NBIC prides itself on meeting small business owners where they are, providing educational resources for them in somewhat of an academic style, supported by knowledgeable instructors, mentors, and coaches.
When NBIC pivoted in 2016, little did Angela know that less than five years later, she’d need to tap into the same strength and agility she used to rebrand and relaunch NBIC to rebuild again.
In March 2020, a tornado devasted the North Nashville community NBIC called home, causing significant damage to their new building. Displaced yet not discouraged, Angela and her team immediately contacted all clients to offer support. The ability to do that was predicated by a decision Angela made two years earlier.
“Early on, I realized that if NBIC didn’t embrace technology, we would be closed or on the blink of closure within a year.” Angela saw technology enablement as the future of sustainability and growth for NBIC and its clients. “We brought in an Entrepreneur-in-Residence exceptionally skilled in technology to help us build technology infrastructure. With everything essentially cloud-based, we could work from anywhere. That framework was NBIC’s saving grace after the tornado as operations shifted from in-person to online.
Then the pandemic hit, and once again, NBIC’s early adoption of technology proved a benefit as classes went virtual. But for Angela, offering online instruction was only half the battle. She recognized that what small business owners in Davidson County needed most was access to technical assistance that helped them pivot. At the heart of that pivot was technology.
“It became clear to me that businesses needed a digital presence to survive the aftershocks of COVID-19.” Thanks to her efforts, NBIC was awarded a $600,000 grant from Metro Nashville under the CARES Act. “This grant enabled us to provide hands-on technical assistance for up to 200 small business owners struggling to keep their doors open.” That assistance included financial services, e-commerce/website capability, digital strategy development, and legal support.
As the economy begins to stabilize, Angela is looking ahead to how NBIC can best serve MWBEs moving forward. She realizes that business dynamics in Nashville are changing. Before the pandemic, businesses sought office space with all the bells and whistles. But after a year of working from home, many are turning to virtual offices and remote teams. “Our goal is to be what firms need now, which looks different from years ago. In the past, our space was a draw, but NBIC’s secret sauce has always been its commitment to giving business owners not only the knowledge but also access to mentors, practitioners, and funders they need to scale.”

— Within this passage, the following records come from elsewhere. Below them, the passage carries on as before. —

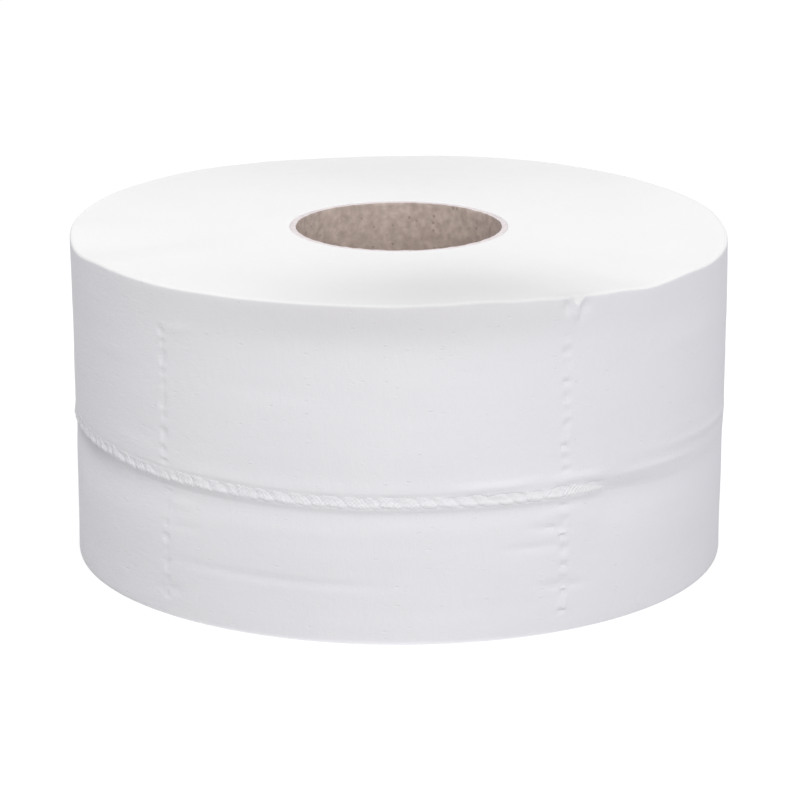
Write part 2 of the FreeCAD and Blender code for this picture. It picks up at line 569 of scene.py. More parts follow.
@dataclass(frozen=True)
class Finish:
    """A matt finish: a mottled colour with soft patches of painted shade, over fine streaks and grain."""

    name: str
    low_colour: Colour = (0.832, 0.82, 0.838, 1.0)
    high_colour: Colour = (0.862, 0.852, 0.864, 1.0)
    patches: tuple[ShadePatch, ...] = ()
    mottle_scale: float = 22.0
    mottle_contrast: float = 1.6
    streak_scale: float = 620.0
    streak_stretch: float = 0.4
    grain_scale: float = 1700.0
    grain_share: float = 0.5
    bump_distance: float = 0.00014
    bump_strength: float = 0.65
    roughness: float = 0.94
    specular: float = 0.15
    sheen: float = 0.0
    sheen_roughness: float = 0.6

    def marks(self, maker: TreeMaker, place: bpy.types.NodeSocket,
              colour: bpy.types.NodeSocket) -> bpy.types.NodeSocket:
        """Gives the colour back as it is, for a finish with no marks."""
        return colour

    def relief(self, maker: TreeMaker, effects: Effects, place: bpy.types.NodeSocket,
               height: bpy.types.NodeSocket) -> bpy.types.NodeSocket:
        """Gives the streaks' height back as it is, for a finish with no relief of its own."""
        return height

    def build(self, effects: Effects) -> bpy.types.Material:
        """Builds the material.

        Args:
            effects: The shared shader groups.

        Returns:
            The material.
        """
        maker, material, leave = start_material(self.name)
        place = maker.add("ShaderNodeTexCoord").outputs["Object"]
        mottle = {
            "Vector": place,
            "Scale": self.mottle_scale,
            "Contrast": self.mottle_contrast,
            "Low Colour": self.low_colour,
            "High Colour": self.high_colour,
        }
        streaks = {
            "Vector": place,
            "Streak Scale": self.streak_scale,
            "Stretch": self.streak_stretch,
            "Grain Scale": self.grain_scale,
            "Grain Share": self.grain_share,
        }
        colour = self.marks(maker, place, maker.group(effects.mottle, mottle)["Color"])
        # Lays the patches of painted shade over the colour.
        for patch in self.patches:
            colour = patch.over(maker, effects, place, colour)
        height = self.relief(maker, effects, place, maker.group(effects.streaks, streaks)["Height"])
        bump = {"Height": height, "Distance": self.bump_distance, "Strength": self.bump_strength}
        surface = {
            "Base Color": colour,
            "Normal": maker.add("ShaderNodeBump", inputs=bump).outputs[0],
            "Roughness": self.roughness,
            "Specular IOR Level": self.specular,
            "Sheen Weight": self.sheen,
            "Sheen Roughness": self.sheen_roughness,
        }
        shader = maker.add("ShaderNodeBsdfPrincipled", inputs=surface)
        maker.put_out(leave, {"Surface": shader.outputs[0]})
        return material


@dataclass(frozen=True)
class TissueFinish(Finish):
    """White two-ply tissue: finely creped, with the marks of its cut edges or of its side."""

    ring_scale: float = 0.0
    ring_share: float = 1.4
    fleck_share: float = 0.0
    wrinkle_share: float = 1.1
    sheen: float = 0.08

    def relief(self, maker: TreeMaker, effects: Effects, place: bpy.types.NodeSocket,
               height: bpy.types.NodeSocket) -> bpy.types.NodeSocket:
        """Adds rings, flecks and wrinkles to the streaks.

        Args:
            maker: The material's maker.
            effects: The shared shader groups.
            place: The object coordinates.
            height: The streaks' height.

        Returns:
            The whole height for the bump.
        """
        if self.ring_scale > 0.0:
            rings = maker.group(effects.rings, {"Vector": place, "Ring Scale": self.ring_scale})
            height = maker.scaled(rings["Height"], self.ring_share, height)
        if self.fleck_share > 0.0:
            for tree, share in ((effects.flecks, self.fleck_share), (effects.wrinkles, self.wrinkle_share)):
                height = maker.scaled(maker.group(tree, {"Vector": place})["Height"], share, height)
        return height


@dataclass(frozen=True)
class CardboardFinish(Finish):
    """Grey-brown core board: mottled, with short fibres and dark specks."""

    low_colour: Colour = (0.5, 0.41, 0.362, 1.0)
    high_colour: Colour = (0.72, 0.61, 0.545, 1.0)
    mottle_scale: float = 420.0
    mottle_contrast: float = 2.6
    streak_scale: float = 420.0
    streak_stretch: float = 0.5
    grain_scale: float = 1300.0
    grain_share: float = 0.8
    bump_distance: float = 0.00015
    bump_strength: float = 0.55
    roughness: float = 0.9
    specular: float = 0.2
    speck_colour: Colour = (0.25, 0.2, 0.17, 1.0)
    speck_scale: float = 560.0
    speck_smallest: float = 0.05
    speck_growth: float = 0.3
    speck_rarity: float = 0.7
    speck_share: float = 0.45

    def marks(self, maker: TreeMaker, place: bpy.types.NodeSocket,
              colour: bpy.types.NodeSocket) -> bpy.types.NodeSocket:
        """Scatters dark specks over a colour.

        Args:
            maker: The material's maker.
            place: The object coordinates.
            colour: The colour under the specks.

        Returns:
            The colour with the specks.
        """
        cells = maker.add("ShaderNodeTexVoronoi", inputs={"Vector": place, "Scale": self.speck_scale})
        pick = maker.add("ShaderNodeSeparateColor", inputs={0: cells.outputs["Color"]}).outputs
        size = maker.scaled(pick[1], self.speck_growth, self.speck_smallest)
        near = maker.math("LESS_THAN", cells.outputs["Distance"], size)
        chosen = maker.math("GREATER_THAN", pick[0], self.speck_rarity)
        return maker.mix(maker.product(near, chosen, self.speck_share), colour, self.speck_colour)


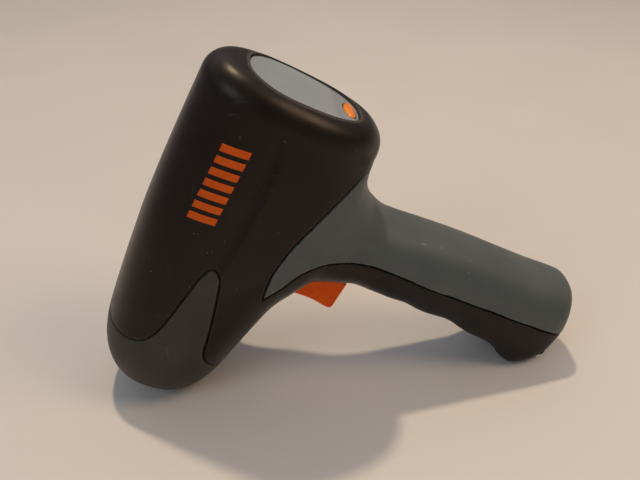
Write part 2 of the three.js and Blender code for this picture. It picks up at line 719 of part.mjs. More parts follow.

With technical assistance comes accountability. “We’re looking for business owners who are coachable and want that level of oversight.” NBIC serves the whole person, helping business owners consider all factors impacting their business trajectory. “We don’t operate in silos. We help you define your goals – business and personal – then develop a road map to get you there.” It is that commitment to preparation and their track record of success that enables NBIC to change the narrative of small business ownership.